A mistura de repertórios: Uma lição modernista

Uma das características principais da obra de Carlos Reichenbach é a mistura de repertórios. Em Alma Corsária ouvimos Debussy num bar da Boca do Lixo, poemas de Cesário Verde são lidos por um personagem errante, um lúpem (Abraão Farc). Onde parece haver um deslocamento contextual encontra-se uma das maiores qualidades do diretor, absorvendo a lição Modernista, digere influências, tira a arte da assepsia refrigerada dos espaços do poder e a restitui como informação nova na fala dos excluídos que vivem o anonimato das ruas.

Fonte: Mnemocine 
Feito por Diniz Antonio Gonçalves Junior

2 comentários:

Francisco Cavalcante disse...

Carlos Reichenbach é, sem dúvidas, o maior
expoente do cinema pós-modernista brasileiro.

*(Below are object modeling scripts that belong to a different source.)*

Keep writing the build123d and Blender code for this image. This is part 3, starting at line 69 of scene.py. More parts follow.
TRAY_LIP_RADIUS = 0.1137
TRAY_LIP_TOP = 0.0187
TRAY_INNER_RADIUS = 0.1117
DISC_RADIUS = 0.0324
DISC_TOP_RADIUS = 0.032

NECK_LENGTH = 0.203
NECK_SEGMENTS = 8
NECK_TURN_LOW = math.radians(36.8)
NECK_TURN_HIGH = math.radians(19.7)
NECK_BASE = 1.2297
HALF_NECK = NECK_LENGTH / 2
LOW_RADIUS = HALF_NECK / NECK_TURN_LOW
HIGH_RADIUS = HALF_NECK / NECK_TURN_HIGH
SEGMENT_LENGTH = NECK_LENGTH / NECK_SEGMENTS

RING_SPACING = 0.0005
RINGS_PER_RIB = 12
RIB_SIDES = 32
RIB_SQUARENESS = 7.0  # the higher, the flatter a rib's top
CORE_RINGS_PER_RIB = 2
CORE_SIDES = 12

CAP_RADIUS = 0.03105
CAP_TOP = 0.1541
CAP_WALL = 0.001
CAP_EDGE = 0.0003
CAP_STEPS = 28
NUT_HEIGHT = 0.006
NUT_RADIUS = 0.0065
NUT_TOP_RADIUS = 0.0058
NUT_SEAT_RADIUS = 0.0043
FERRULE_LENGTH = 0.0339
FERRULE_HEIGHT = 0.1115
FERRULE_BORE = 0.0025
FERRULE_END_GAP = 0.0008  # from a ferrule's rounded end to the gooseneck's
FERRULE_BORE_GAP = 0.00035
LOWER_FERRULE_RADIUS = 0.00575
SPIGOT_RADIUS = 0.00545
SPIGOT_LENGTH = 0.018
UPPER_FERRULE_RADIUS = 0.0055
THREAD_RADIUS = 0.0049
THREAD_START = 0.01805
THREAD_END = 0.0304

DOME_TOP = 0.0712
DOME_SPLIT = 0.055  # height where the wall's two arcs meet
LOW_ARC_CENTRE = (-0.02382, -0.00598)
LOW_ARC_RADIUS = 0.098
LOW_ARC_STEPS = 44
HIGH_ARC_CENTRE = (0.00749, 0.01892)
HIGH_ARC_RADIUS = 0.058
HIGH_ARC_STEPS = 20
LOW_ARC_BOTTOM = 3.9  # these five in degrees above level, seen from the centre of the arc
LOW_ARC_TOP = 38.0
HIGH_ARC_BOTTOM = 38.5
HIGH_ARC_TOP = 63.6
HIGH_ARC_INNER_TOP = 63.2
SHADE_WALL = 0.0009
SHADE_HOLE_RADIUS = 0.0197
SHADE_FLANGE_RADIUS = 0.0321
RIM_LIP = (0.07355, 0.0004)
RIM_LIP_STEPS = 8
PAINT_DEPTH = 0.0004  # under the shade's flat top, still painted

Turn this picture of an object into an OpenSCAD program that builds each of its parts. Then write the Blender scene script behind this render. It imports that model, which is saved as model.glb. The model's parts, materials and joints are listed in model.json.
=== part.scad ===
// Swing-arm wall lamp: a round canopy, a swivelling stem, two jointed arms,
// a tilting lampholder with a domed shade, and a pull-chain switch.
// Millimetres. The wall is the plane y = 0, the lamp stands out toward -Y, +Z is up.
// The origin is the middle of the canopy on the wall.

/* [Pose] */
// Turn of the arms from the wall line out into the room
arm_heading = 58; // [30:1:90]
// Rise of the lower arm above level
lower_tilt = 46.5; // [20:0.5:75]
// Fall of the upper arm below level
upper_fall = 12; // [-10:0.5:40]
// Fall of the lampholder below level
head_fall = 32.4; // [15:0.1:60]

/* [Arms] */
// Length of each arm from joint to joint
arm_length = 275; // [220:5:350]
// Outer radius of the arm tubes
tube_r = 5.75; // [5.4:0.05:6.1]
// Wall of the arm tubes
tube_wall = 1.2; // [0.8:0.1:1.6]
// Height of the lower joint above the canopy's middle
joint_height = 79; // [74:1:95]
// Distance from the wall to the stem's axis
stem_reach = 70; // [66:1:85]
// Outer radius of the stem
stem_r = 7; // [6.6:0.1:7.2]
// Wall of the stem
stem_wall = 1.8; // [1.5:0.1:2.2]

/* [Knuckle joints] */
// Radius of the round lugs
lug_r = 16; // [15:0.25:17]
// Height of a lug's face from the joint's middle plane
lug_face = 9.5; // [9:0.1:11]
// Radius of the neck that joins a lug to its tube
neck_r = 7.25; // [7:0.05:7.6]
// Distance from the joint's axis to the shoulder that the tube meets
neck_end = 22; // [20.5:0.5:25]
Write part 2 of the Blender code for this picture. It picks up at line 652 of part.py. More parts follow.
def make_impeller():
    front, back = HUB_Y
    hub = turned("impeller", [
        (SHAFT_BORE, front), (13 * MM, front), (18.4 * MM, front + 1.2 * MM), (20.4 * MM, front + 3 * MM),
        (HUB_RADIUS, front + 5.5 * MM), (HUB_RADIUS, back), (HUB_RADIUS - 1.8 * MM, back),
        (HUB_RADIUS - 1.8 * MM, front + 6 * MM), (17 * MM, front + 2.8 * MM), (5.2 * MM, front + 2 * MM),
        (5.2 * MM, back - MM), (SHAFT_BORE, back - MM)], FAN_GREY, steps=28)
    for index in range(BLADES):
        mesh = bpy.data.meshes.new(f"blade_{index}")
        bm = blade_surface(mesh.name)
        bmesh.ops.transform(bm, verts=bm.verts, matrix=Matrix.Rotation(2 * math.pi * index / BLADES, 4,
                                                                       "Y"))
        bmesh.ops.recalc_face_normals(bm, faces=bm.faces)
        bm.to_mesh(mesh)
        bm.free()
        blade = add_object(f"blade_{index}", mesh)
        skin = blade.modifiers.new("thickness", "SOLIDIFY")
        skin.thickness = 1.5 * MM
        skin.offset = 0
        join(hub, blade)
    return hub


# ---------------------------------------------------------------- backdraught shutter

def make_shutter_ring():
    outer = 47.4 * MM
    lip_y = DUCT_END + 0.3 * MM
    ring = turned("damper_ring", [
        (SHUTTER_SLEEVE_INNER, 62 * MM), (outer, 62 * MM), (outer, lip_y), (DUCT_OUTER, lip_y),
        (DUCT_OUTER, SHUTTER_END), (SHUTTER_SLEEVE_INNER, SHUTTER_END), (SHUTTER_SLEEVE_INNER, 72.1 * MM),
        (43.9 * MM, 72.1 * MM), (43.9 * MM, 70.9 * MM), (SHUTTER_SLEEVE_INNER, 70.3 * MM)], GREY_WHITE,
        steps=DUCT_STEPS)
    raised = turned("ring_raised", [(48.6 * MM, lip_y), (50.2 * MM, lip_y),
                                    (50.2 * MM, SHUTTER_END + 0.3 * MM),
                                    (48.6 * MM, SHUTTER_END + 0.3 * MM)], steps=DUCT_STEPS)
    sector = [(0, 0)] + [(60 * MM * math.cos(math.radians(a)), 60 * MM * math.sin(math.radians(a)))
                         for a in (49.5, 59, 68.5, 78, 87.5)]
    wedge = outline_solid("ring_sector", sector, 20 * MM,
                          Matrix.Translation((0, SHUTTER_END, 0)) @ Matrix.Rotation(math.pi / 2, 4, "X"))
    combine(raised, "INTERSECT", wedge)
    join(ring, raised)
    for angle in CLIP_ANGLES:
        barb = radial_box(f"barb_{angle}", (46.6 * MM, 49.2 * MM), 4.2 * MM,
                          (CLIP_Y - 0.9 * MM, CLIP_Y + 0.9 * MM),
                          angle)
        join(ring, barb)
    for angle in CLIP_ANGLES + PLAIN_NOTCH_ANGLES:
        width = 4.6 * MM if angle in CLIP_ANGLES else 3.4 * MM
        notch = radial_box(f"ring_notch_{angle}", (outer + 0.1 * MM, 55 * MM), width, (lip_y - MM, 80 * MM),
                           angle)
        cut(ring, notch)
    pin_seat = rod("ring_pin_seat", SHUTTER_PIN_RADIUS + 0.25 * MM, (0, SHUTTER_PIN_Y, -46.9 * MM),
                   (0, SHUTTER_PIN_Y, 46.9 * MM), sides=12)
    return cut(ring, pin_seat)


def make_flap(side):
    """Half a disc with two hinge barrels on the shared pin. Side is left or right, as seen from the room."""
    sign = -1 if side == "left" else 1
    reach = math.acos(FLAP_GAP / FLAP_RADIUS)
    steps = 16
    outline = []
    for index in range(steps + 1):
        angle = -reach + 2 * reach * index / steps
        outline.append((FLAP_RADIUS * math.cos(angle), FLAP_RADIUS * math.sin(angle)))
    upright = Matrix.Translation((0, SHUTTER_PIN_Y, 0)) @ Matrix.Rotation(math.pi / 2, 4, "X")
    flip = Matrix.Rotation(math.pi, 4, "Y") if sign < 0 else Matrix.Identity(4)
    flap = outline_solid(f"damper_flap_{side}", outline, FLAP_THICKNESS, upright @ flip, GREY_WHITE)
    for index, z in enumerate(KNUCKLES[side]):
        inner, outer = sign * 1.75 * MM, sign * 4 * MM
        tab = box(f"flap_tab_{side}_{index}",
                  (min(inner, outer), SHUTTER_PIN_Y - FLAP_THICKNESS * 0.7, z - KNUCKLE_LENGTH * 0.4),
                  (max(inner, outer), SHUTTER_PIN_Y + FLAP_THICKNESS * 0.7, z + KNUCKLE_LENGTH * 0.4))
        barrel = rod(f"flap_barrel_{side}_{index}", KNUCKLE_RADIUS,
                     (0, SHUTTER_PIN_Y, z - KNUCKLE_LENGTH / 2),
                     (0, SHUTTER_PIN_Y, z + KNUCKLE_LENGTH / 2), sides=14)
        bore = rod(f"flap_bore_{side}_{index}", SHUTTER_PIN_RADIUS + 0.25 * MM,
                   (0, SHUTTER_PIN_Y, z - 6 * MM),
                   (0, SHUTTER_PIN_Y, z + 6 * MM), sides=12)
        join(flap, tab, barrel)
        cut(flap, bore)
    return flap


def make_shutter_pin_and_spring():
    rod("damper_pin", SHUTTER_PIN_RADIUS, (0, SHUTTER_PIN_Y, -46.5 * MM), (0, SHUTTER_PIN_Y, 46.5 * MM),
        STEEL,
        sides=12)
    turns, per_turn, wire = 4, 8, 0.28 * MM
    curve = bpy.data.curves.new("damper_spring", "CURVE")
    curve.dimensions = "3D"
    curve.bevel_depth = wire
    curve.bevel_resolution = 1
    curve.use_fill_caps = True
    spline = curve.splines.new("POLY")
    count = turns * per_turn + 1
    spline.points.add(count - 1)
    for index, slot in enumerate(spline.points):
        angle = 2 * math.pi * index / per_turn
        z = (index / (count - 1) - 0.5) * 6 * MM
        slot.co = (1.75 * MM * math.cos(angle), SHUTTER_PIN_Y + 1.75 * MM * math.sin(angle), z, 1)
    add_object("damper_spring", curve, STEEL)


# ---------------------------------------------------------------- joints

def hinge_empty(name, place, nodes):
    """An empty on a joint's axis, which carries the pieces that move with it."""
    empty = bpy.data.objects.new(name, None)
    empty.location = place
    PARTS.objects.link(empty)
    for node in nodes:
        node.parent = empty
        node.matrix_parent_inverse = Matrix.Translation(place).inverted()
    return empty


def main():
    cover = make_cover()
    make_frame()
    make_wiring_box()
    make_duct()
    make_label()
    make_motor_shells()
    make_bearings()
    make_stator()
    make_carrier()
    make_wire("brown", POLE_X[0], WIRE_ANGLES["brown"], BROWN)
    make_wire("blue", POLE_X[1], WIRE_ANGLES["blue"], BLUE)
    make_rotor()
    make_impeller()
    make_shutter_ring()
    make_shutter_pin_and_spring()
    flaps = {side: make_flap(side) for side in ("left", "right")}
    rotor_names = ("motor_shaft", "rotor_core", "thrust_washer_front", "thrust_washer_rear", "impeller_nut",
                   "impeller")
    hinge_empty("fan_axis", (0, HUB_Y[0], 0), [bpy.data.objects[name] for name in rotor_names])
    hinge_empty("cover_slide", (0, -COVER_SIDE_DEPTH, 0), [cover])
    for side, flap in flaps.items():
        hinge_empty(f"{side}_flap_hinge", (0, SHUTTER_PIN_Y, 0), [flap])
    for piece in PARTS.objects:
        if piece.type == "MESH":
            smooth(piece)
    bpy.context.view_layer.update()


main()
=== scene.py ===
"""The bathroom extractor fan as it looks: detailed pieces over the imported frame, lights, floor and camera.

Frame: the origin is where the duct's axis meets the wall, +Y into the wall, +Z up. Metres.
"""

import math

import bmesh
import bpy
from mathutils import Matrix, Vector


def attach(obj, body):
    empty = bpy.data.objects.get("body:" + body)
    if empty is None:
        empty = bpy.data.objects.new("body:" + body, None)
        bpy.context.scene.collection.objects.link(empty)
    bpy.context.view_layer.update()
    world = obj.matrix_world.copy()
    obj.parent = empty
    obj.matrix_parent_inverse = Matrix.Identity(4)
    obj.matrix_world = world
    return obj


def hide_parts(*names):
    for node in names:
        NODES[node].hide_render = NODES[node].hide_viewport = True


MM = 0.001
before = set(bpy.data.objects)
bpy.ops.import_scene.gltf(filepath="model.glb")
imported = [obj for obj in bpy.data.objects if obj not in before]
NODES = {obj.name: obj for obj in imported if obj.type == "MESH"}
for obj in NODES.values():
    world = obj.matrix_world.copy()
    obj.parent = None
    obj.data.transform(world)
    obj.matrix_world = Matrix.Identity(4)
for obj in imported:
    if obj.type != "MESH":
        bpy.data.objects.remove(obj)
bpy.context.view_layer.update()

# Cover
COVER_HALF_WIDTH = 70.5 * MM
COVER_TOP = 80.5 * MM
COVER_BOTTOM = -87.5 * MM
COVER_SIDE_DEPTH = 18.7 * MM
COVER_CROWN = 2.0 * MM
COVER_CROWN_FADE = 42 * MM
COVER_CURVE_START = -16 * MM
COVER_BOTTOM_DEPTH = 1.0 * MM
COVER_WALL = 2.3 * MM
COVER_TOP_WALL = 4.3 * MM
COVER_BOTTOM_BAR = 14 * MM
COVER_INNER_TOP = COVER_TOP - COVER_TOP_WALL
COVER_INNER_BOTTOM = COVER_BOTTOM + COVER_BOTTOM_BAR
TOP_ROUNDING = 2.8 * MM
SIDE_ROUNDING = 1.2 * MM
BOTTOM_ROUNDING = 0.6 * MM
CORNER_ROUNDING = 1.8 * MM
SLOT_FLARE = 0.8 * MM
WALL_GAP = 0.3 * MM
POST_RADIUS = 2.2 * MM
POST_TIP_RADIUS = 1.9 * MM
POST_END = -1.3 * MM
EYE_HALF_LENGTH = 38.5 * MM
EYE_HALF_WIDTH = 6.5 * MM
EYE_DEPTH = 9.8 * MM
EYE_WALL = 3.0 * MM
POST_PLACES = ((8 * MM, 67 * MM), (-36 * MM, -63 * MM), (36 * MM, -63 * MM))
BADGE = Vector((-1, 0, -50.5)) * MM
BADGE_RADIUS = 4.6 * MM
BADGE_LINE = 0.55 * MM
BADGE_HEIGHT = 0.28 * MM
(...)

Porém, em relação ao artigo deste sítio, creio já tê-lo lido anteriormente num outro local. E observando suas outras postagens, me pergunto o porquê de você não escrevê-las...

Felipe Pucinelli disse...

Francisco: Acontece que eu gostei muito desse artigo, então resolvi trazê-lo para cá. A fonte do site original do artigo e o nome de quem o escreveu se encontram logo abaixo do artigo. Abraço.